Dans la hiérarchie des sujets, le Guardian a décidé de placer l’écologie en premier. Il lance un signal fort en affirmant qu’il n’y a pas de sujet plus sérieux et plus actuel. C’est une position à contre-courant de ce qui se pratique ailleurs. Bien sûr, il y a sûrement un aspect publicitaire mais le Guardian est tout à fait crédible dans cette prise de position. Son travail d’investigation est une référence.

Par rapport aux défis du changement climatique et de la transition énergétique, êtes-vous plutôt optimiste ou pessimiste ?
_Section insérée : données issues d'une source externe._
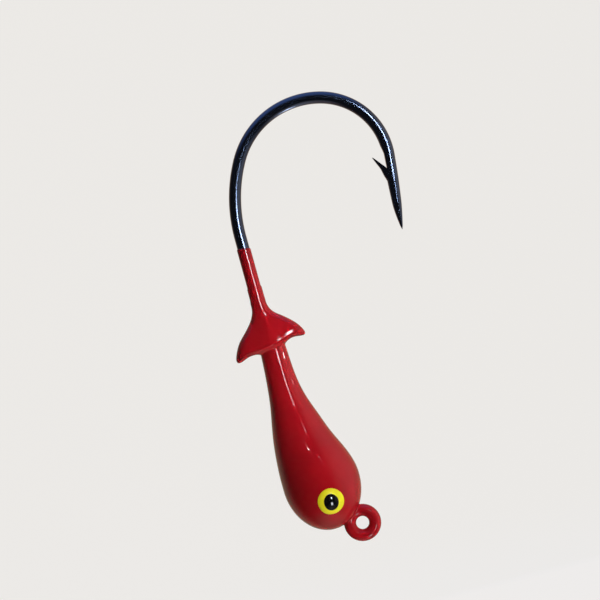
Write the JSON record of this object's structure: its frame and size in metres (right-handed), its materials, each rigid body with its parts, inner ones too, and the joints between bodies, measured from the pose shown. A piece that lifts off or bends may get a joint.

Vous m’auriez posé la question il y a trois semaines, j’aurais dit pessimiste. Mais aujourd’hui, je suis convaincu par les campagnes de désinvestissement menées dans le secteur des énergies fossiles. Leur impact potentiel est énorme. Contrairement à ce qu’on dit, l’exploitation est très coûteuse, consommatrice d’énergie et polluante. Je l’ai observé dans le Dakota du Nord. Si vous coupez le robinet des financements, le système se casse la figure. Je ne dirais pas pour autant que je suis optimiste, mais je crois qu’un mouvement plus pragmatique est en train d’infuser dans la sphère écologique. La meilleure chose pour lutter contre le réchauffement climatique, c’est d’arrêter de dire qu’il faut sauver les ours blancs. C’est trop lointain, trop abstrait. Par contre, si votre enfant tombe malade à cause de la pollution, c’est du concret. On aura plus de chance de sauver la biodiversité mondiale en réduisant notre consommation d’huile de palme ou en prenant notre vélo. C’est ce mouvement qui me donne de l’espoir aujourd’hui.

Dans un article paru sur Reporterre, vous racontez votre conversion progressive au régime végétarien. Une action qui s’inscrit justement dans cette dynamique ?

Je crois que ce sont des changements intimes qui feront avancer les choses : changer sa façon de manger, de se laver, de partir en vacances, d’éduquer ses enfants… On essaie d’exclure l’écologie de nos vies, mais ça, c’est la vie.